Se na sua obra anterior, a narrativa girava em torno de processo de
fragmentação das vidas marcadas pela ação da máfia italiana, em Reality
o foco recai sobre a fragmentação da existência de um homem comum,
Luciano, por conta do seu sonho de uma vida outra. O protagonista é um
peixeiro que vive com sua esposa e filhos em Nápoles, numa região pobre
da cidade. Para sobreviver, além de cuidar de sua peixaria, Luciano
aplica pequenos golpes na vizinhança. Nada muito grave, mas que lhe
ajuda a ganhar um dinheiro extra e escapar dos apertos mais duros da
pobreza. Parece que Luciano leva uma vida tranqüila e estável,
satisfeito com seus próprios horizontes. Porém, essa estabilidade começa
a esvoaçar quando o protagonista acredita ter a chance de participar de
um reality show na televisão italiana. A situação tem início a partir
de um fato banal. A filha de Luciano pede ao pai que participe do teste
de seleção para o Big Brother italiano. Ainda que ceticamente,
ele decide tentar a sorte. Desde a primeira entrevista de seleção, a
perspectiva de alcançar uma vida nova, abandonar a peixaria e a pobreza e
passar a viver colhendo os frutos do sucesso midiático, começa a
modificar o comportamento de Luciano. Ele passa a viver como se já
estivesse dentro da televisão, todos os seus gestos são pensados como a simulação
de uma nova vida, na representação de um personagem. Não mais o
golpista que engana alguns vizinhos, mas o bom-moço capaz de convencer a
seleção do programa de que é a pessoa certa para entrar no show. Por
isso, além de interromper suas falcatruas, ele tenta provar
constantemente que é uma boa pessoa. Começa com pequenas ações bondosas e
caridosas, até chegar ao limite extremo, doando os bens de sua casa
para os vizinhos mais pobres. A confiança de que entrará no programa
está inteiramente depositada na crença de que sua simulação se
confundiria com a própria realidade. Porém, rapidamente esse esforço de ser-outro
se transforma num grande delírio. Luciano perde inteiramente contato
com sua vida e com sua família. Ele é tomado por uma espécie de
paranóia, como se todos os lugares estão tomados por espectadores que
acompanham todos os seus passos. Esse delírio arruína a solidez em que
vivia. Sua mulher precisa afastá-lo de casa para evitar que ele
simplesmente se desfaça de tudo que é deles. Ele abandona seu trabalho e
tenta vender sua peixaria. Toda essa loucura delírio advém da remota (e
nunca realizada) possibilidade de entrar no programa e de mudar de
vida. Luciano tenta abraçar integralmente o dispositivo midiático, o
simulacro como modo de existência. É essa perspectiva de recomeçar, de
mudar aquilo que se é, que transtorna o protagonista. A chance de entrar
no reality-show estimula em Luciano um forte desejo de se
desterritorializar, de abandonar a solidez da vida comum e vivenciar
novas experiências. O problema é que essa vontade de não ser mais o que
se é já nasce capturada e aprisionada pela irrealidade da existência
midiática. Luciano não tenta transformar a realidade de sua vida, mas
apenas simular uma nova vida, numa existência encarcerada pelas câmeras
(imaginárias) do reality-show. Desde a primeira cena do filme,
observamos que se trata de uma narrativa fabular. E aos poucos, vamos
compreendendo que, como toda fábula, há um forte sentido moral no filme.
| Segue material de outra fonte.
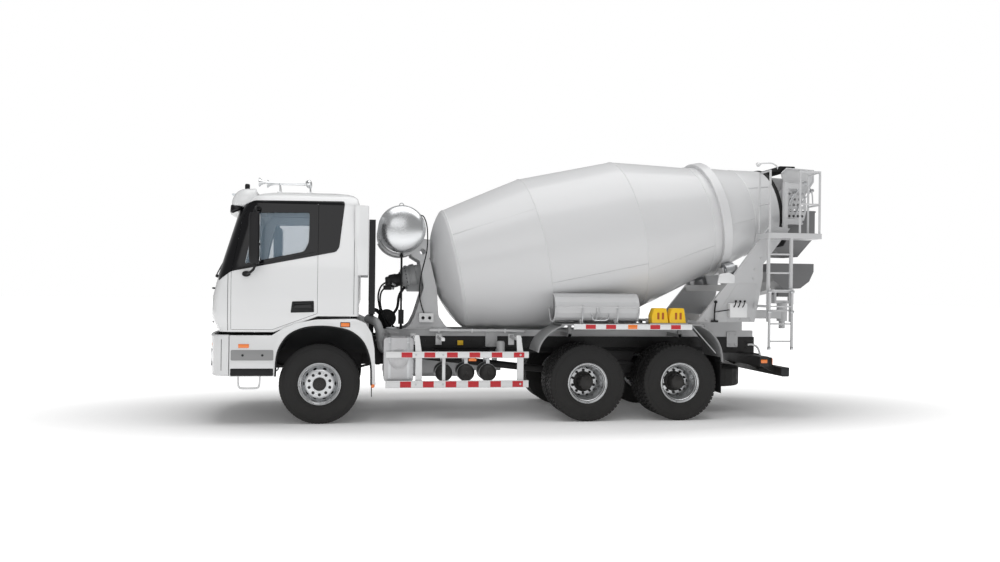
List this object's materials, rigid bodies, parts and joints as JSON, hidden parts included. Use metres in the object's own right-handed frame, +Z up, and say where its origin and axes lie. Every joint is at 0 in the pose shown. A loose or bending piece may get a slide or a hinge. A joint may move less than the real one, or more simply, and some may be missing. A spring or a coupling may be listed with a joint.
{
  "type": "concrete mixer truck",
  "caption": "Concrete mixer truck with tilting cab, turning tilted drum on rollers, charging hopper, swinging discharge chute, steered front wheels and twin rear wheels.",
  "frame": {"origin": "on the ground under the middle of the bounding box", "axes": "+X points to the rear along the truck, -Y is the left side (the side with the ladder), +Z is up"},
  "size_m": [9.37, 3.05, 3.9705],
  "materials": {
    "white_paint": "gloss white paint",
    "drum_paint": "satin light grey paint",
    "grey_paint": "satin grey paint",
    "black_paint": "satin black paint",
    "black_plastic": "matt black plastic",
    "dark_metal": "dark cast metal",
    "tyre": "black rubber",
    "bare_metal": "bright metal",
    "glass": "tinted glass",
    "seat_cloth": "dark cloth"
  },
  "bodies": {
    "chassis": {"frame": "black_paint", "subframe": "black_paint", "front_pedestal": "grey_paint", "rear_pedestal": "grey_paint", "front_axle": "black_paint", "rear_axle_front": "black_paint", "rear_axle_rear": "black_paint", "bogie_suspension": "black_paint", "engine_block": "dark_metal", "fuel_tank": "bare_metal", "exhaust_box": "bare_metal", "air_tanks": "black_paint", "side_guard_left": "white_paint", "side_guard_right": "white_paint", "front_bumper": "white_paint", "front_fender_left": "white_paint", "front_fender_right": "white_paint", "rear_fender_left": "grey_paint", "rear_fender_right": "grey_paint", "rear_underrun": "black_paint", "spare_wheel": "tyre", "drum_gearbox": "dark_metal", "water_tank": "white_paint", "hopper": "white_paint", "discharge_funnel": "grey_paint", "ladder_platform": "bare_metal", "extension_chute": "grey_paint", "air_intake": "black_plastic"},
    "cab": {"cab_shell": "white_paint", "cab_roof": "white_paint", "windscreen": "glass", "driver_seat": "seat_cloth", "passenger_seat": "seat_cloth", "dashboard": "black_plastic"},
    "steering_wheel_body": {"steering_wheel": "black_plastic"},
    "door_left_body": {"door_left": "white_paint", "door_glass_left": "glass", "mirror_left": "black_plastic"},
    "door_right_body": {"door_right": "white_paint", "door_glass_right": "glass", "mirror_right": "black_plastic"},
    "drum_body": {"drum": "drum_paint"},
    "roller_left_body": {"drum_roller_left": "bare_metal"},
    "roller_right_body": {"drum_roller_right": "bare_metal"},
    "chute_bracket_body": {"chute_bracket": "black_paint"},
    "chute_body": {"main_chute": "grey_paint"},
    "ladder_body": {"ladder_lower": "bare_metal"},
    "knuckle_left_body": {"knuckle_left": "dark_metal"},
    "knuckle_right_body": {"knuckle_right": "dark_metal"},
    "tie_rod_body": {"tie_rod": "dark_metal"},
    "wheel_front_left": {"front_tyre_left": "tyre", "front_rim_left": "bare_metal"},
    "wheel_front_right": {"front_tyre_right": "tyre", "front_rim_right": "bare_metal"},
    "wheels_middle_left": {"twin_wheel_front_left": "tyre"},
    "wheels_middle_right": {"twin_wheel_front_right": "tyre"},
    "wheels_rear_left": {"twin_wheel_rear_left": "tyre"},
    "wheels_rear_right": {"twin_wheel_rear_right": "tyre"}
  },
  "joints": [
    {"name": "drum_spin", "type": "hinge", "parent": "chassis", "child": "drum_body", "pos_m": [-1.206, 0, 2.186], "axis": [0.9783, 0, 0.2074], "continuous": true},
    {"name": "roller_left_spin", "type": "hinge", "parent": "chassis", "child": "roller_left_body", "pos_m": [3.0812, -0.60271, 2.21496], "axis": [0.9783, 0, 0.2074], "continuous": true},
    {"name": "roller_right_spin", "type": "hinge", "parent": "chassis", "child": "roller_right_body", "pos_m": [3.0812, 0.60271, 2.21496], "axis": [0.9783, 0, 0.2074], "continuous": true},
    {"name": "cab_tilt", "type": "hinge", "parent": "chassis", "child": "cab", "pos_m": [-4.555, 0, 1.2], "axis": [0, -1, 0], "range_deg": [0, 50]},
    {"name": "door_left_swing", "type": "hinge", "parent": "cab", "child": "door_left_body", "pos_m": [-4.305, -1.245, 2], "axis": [0, 0, -1], "range_deg": [0, 70]},
    {"name": "door_right_swing", "type": "hinge", "parent": "cab", "child": "door_right_body", "pos_m": [-4.305, 1.245, 2], "axis": [0, 0, 1], "range_deg": [0, 70]},
    {"name": "steering_wheel_turn", "type": "hinge", "parent": "cab", "child": "steering_wheel_body", "pos_m": [-4.035, -0.62, 2.107], "axis": [0.7835, 0, 0.6214], "range_deg": [-690, 690]},
    {"name": "steer_left", "type": "hinge", "parent": "chassis", "child": "knuckle_left_body", "pos_m": [-3.115, -0.8, 0.552], "axis": [0, 0, 1], "range_deg": [-38, 38]},
    {"name": "steer_right", "type": "hinge", "parent": "chassis", "child": "knuckle_right_body", "pos_m": [-3.115, 0.8, 0.552], "axis": [0, 0, 1], "range_deg": [-38, 38]},
    {"name": "tie_rod_swing", "type": "hinge", "parent": "knuckle_left_body", "child": "tie_rod_body", "pos_m": [-2.875, -0.8, 0.482], "axis": [0, 0, 1], "range_deg": [-38, 38]},
    {"name": "wheel_front_left_spin", "type": "hinge", "parent": "knuckle_left_body", "child": "wheel_front_left", "pos_m": [-3.115, -1.02, 0.552], "axis": [0, 1, 0], "continuous": true},
    {"name": "wheel_front_right_spin", "type": "hinge", "parent": "knuckle_right_body", "child": "wheel_front_right", "pos_m": [-3.115, 1.02, 0.552], "axis": [0, 1, 0], "continuous": true},
    {"name": "wheels_middle_left_spin", "type": "hinge", "parent": "chassis", "child": "wheels_middle_left", "pos_m": [0.675, -1.09, 0.552], "axis": [0, 1, 0], "continuous": true},
    {"name": "wheels_middle_right_spin", "type": "hinge", "parent": "chassis", "child": "wheels_middle_right", "pos_m": [0.675, 1.09, 0.552], "axis": [0, 1, 0], "continuous": true},
    {"name": "wheels_rear_left_spin", "type": "hinge", "parent": "chassis", "child": "wheels_rear_left", "pos_m": [2.065, -1.09, 0.552], "axis": [0, 1, 0], "continuous": true},
    {"name": "wheels_rear_right_spin", "type": "hinge", "parent": "chassis", "child": "wheels_rear_right", "pos_m": [2.065, 1.09, 0.552], "axis": [0, 1, 0], "continuous": true},
    {"name": "chute_swing", "type": "hinge", "parent": "chassis", "child": "chute_bracket_body", "pos_m": [4.305, 0, 1.66], "axis": [0, 0, 1], "range_deg": [-180, 0]},
    {"name": "chute_tilt", "type": "hinge", "parent": "chute_bracket_body", "child": "chute_body", "pos_m": [4.305, 0, 1.87], "axis": [1, 0, 0], "range_deg": [-20, 15]},
    {"name": "ladder_slide", "type": "slide", "parent": "chassis", "child": "ladder_body", "axis": [0, 0, -1], "range_m": [0, 0.4]}
  ],
  "couplings": [
    {"joint": "roller_left_spin", "follows": "drum_spin", "ratio": -7.0769},
    {"joint": "roller_right_spin", "follows": "drum_spin", "ratio": -7.0769},
    {"joint": "steer_right", "follows": "steer_left", "ratio": 1},
    {"joint": "tie_rod_swing", "follows": "steer_left", "ratio": -1},
    {"joint": "steering_wheel_turn", "follows": "steer_left", "ratio": 18}
  ]
}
O sonho de ser-outro é visto como algo trágico. A vontade de abandonar a
solidez da vida não carrega em si uma potência capaz de transbordar e
exceder a fragilidade da simulação. E o confundir a simulação com a
realidade se assemelha à loucura e ao delírio. No final, a fábula se
transforma numa narrativa triste e ressentida: Luciano adentra
(imaginaria ou realmente, não há como saber) no estúdio onde acontece o
programa e pode contemplar a irrealidade daquela simulação,
convertendo-se enfim no seu próprio delírio. O sentido dessa fábula não
escapa muito da constatação de que a realidade não está no desejar
ser-outro, mas na conformação da existência com a realidade do mundo.
Por isso, há uma espécie de necessidade de escapar desse desejo de
ser-outro que está por demais preso nas tramas midiáticas. Num mundo
onde o desejo e a imaginação são converteram em simulacros, só resta a
resignação diante da brutalidade da própria realidade.